* Exercise prompt *
Print exactly those lines that run from the beginning of the data to the line bearing "# +Z points", inclusive.

··· Recorded data ···

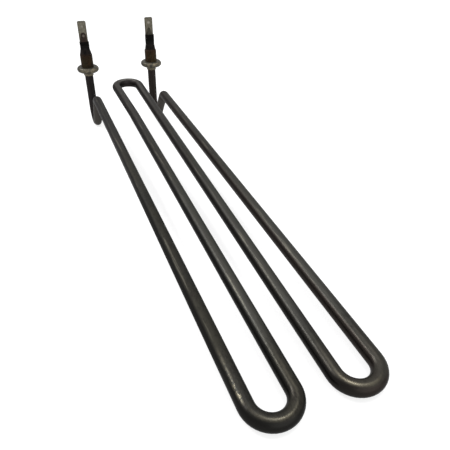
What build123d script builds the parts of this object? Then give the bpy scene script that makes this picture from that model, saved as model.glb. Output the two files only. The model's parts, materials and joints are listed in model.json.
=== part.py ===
from build123d import *
import os
from math import asin, cos, degrees, radians, sin

# Tubular heating element: one bent metal tube with four legs, a hook under each rising end and a
# push-on blade on top of each. All sizes are in millimetres and angles in degrees.
# Origin: midway between the two rising ends, on the upper face of their flanges.
# +Z points up along the rising ends, the legs lie along -Y, and -X is the left end.

# Sheath tube
tube_diameter = 6.5
tube_wall = 0.6
outer_pitch = 17.9          # between the two legs that a near bend joins
middle_pitch = 16.5         # between the two middle legs
outer_leg_length = 270.0    # of the right outer leg
middle_leg_length = 280.2   # of the right middle leg
far_bend_rise = 6.5         # height of the far bend above the outer legs
far_bow_angle = 1.4         # outward turn of the left middle leg near the far bend
far_bow_length = 50.0
far_bow_radius = 60.0
leg_drop = 16.2             # from the flange faces down to the axes of the outer legs
hook_angle = {"left": 61.0, "right": 52.0}      # how steeply the end of a leg turns down
hook_run = {"left": 20.0, "right": 24.9}
hook_bend_radius = 7.5
return_bend_radius = 9.5
tube_end_height = 3.0       # end of the tube above the flange face

# Inside of the tube
packing_gap = 0.02          # between pieces that are pressed together
coil_diameter = 3.2
coil_end_depth = 23.0       # below the flange face
end_seal_length = 5.0

# Connecting pin
pin_diameter = 2.3
pin_grip = 4.0              # length of pin inside the end of the winding
pin_shaft_reach = 0.6       # of the round shaft above the insulator
tongue_width = 3.8
tongue_thickness = 1.0
tongue_corner_share = 0.9   # rounding of the tongue's tip, as a share of half its width
tongue_reach = {"left": 6.6, "right": 5.2}      # above the black sleeve
tongue_taper = {"left": 1.6, "right": 5.0}
tongue_tip_width = {"left": 3.5, "right": 1.0}

# Flange bush
bush_clearance = 0.05
flange_diameter = 17.0
flange_thickness = 4.0
neck_length = 2.8
neck_wall = 0.5
flare_radius = 2.3
seat_depth = 0.3            # of the round seat in the flange face, which centres the insulator
seat_clearance = 0.05

# Insulator
insulator_diameter = 9.5
insulator_height = 9.4      # of the barrel, from the flange face to its step
nose_diameter = 7.0         # foot of the tapered nose above the step
nose_tip_diameter = 5.8
nose_height = 4.4
insulator_clearance = 0.05
insulator_edge = 0.5
insulator_foot_bevel = 0.15 # of the part that sits in the flange's seat

# Black sleeve
sleeve_wall = 0.3
sleeve_foot_diameter = {"left": 9.2, "right": 8.5}
sleeve_reach = {"left": 5.2, "right": 7.2}      # above the insulator
sleeve_corner = 0.1         # inside the flat upper part
sleeve_roundness = 0.98     # of the skirt, where 1 is a full circle
sleeve_waist = 2.4          # height over which the round skirt becomes flat
sleeve_clearance = 0.05

# Blade
blade_width = 6.3
blade_thickness = 0.8
blade_length = 17.9
blade_corner = 0.7
blade_edge = 0.15
dimple_diameter = 1.7       # of the catch dimple on each face
dimple_depth = 0.25
dimple_below_tip = 3.8

# Worked out from the sizes above
tube_radius = tube_diameter / 2
bore_radius = tube_radius - tube_wall
near_bend_radius = outer_pitch / 2
terminal_x = outer_pitch + middle_pitch / 2
leg_slope = degrees(asin(far_bend_rise / (middle_leg_length + near_bend_radius)))
bow = radians(far_bow_angle)
bow_offset = far_bow_length * sin(bow) + far_bow_radius * (1 - cos(bow))
far_bend_radius = (middle_pitch + bow_offset) / (1 + cos(bow))
seal_foot = tube_end_height - end_seal_length
pin_radius = pin_diameter / 2
nose_top = insulator_height + nose_height
blade_root = nose_top + sleeve_waist
dimple_radius = ((dimple_diameter / 2) ** 2 + dimple_depth**2) / (2 * dimple_depth)
sides = {"left": -1, "right": 1}


class Route:
    """A centreline drawn as the tube is bent: straight runs joined by tangent arcs."""

    def __init__(self, start, heading):
        self.place = Vector(*start)
        self.heading = Vector(*heading)
        self.edges = []

    def run(self, length):
        end = self.place + self.heading * length
        self.edges.append(Edge.make_line(self.place, end))
        self.place = end

    def bend(self, axis, angle, radius):
        turn_axis = Axis((0, 0, 0), axis)
        spoke = Vector(*axis).cross(self.heading) * -radius
        centre = self.place - spoke
        middle = centre + spoke.rotate(turn_axis, angle / 2)
        end = centre + spoke.rotate(turn_axis, angle)
        self.edges.append(Edge.make_three_point_arc(self.place, middle, end))
        self.heading = self.heading.rotate(turn_axis, angle)
        self.place = end


def hook_foot(side):
    """Height at which a rising end stops being straight and turns into its hook."""
    angle = radians(hook_angle[side])
    crown_drop = hook_bend_radius * (1 - cos(angle))
    return -leg_drop - crown_drop - hook_run[side] * sin(angle) + return_bend_radius * cos(angle)


def hook_span(side):
    """Distance along the legs from a rising end to the start of its outer leg."""
    angle = radians(hook_angle[side])
    bends = hook_bend_radius * sin(angle) + return_bend_radius * (1 + sin(angle))
    return bends + hook_run[side] * cos(angle)


def centreline(top):
    """From the right rising end over the four legs to the left one, both ends at the given height."""
    rise = sin(radians(leg_slope))
    level = cos(radians(leg_slope))
    bowed = far_bow_length * cos(bow) + (far_bow_radius + far_bend_radius) * sin(bow)
    route = Route((terminal_x, 0, top), (0, 0, -1))
    route.run(top - hook_foot("right"))
    route.bend((-1, 0, 0), 90 + hook_angle["right"], return_bend_radius)
    route.run(hook_run["right"])
    route.bend((1, 0, 0), hook_angle["right"], hook_bend_radius)
    route.run(outer_leg_length)
    route.bend((0, 0, -1), 90, near_bend_radius)
    route.bend((0, rise, -level), 90, near_bend_radius)
    route.run(middle_leg_length)
    route.bend((0, -rise, level), 180 + far_bow_angle, far_bend_radius)
    route.run(far_bow_length)
    route.bend((0, rise, -level), far_bow_angle, far_bow_radius)
    route.run(middle_leg_length - bowed)
    route.bend((0, rise, -level), 90, near_bend_radius)
    route.bend((0, 0, -1), 90, near_bend_radius)
    route.run(outer_leg_length + hook_span("right") - hook_span("left"))
    route.bend((-1, 0, 0), hook_angle["left"], hook_bend_radius)
    route.run(hook_run["left"])
    route.bend((1, 0, 0), 90 + hook_angle["left"], return_bend_radius)
    route.run(top - hook_foot("left"))
    return Wire(route.edges)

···

* Exercise result *
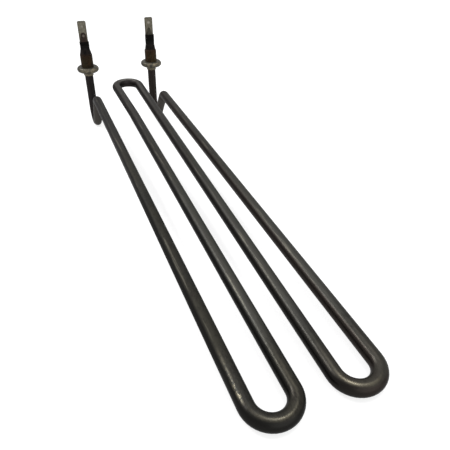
What build123d script builds the parts of this object? Then give the bpy scene script that makes this picture from that model, saved as model.glb. Output the two files only. The model's parts, materials and joints are listed in model.json.
=== part.py ===
from build123d import *
import os
from math import asin, cos, degrees, radians, sin

# Tubular heating element: one bent metal tube with four legs, a hook under each rising end and a
# push-on blade on top of each. All sizes are in millimetres and angles in degrees.
# Origin: midway between the two rising ends, on the upper face of their flanges.
# +Z points up along the rising ends, the legs lie along -Y, and -X is the left end.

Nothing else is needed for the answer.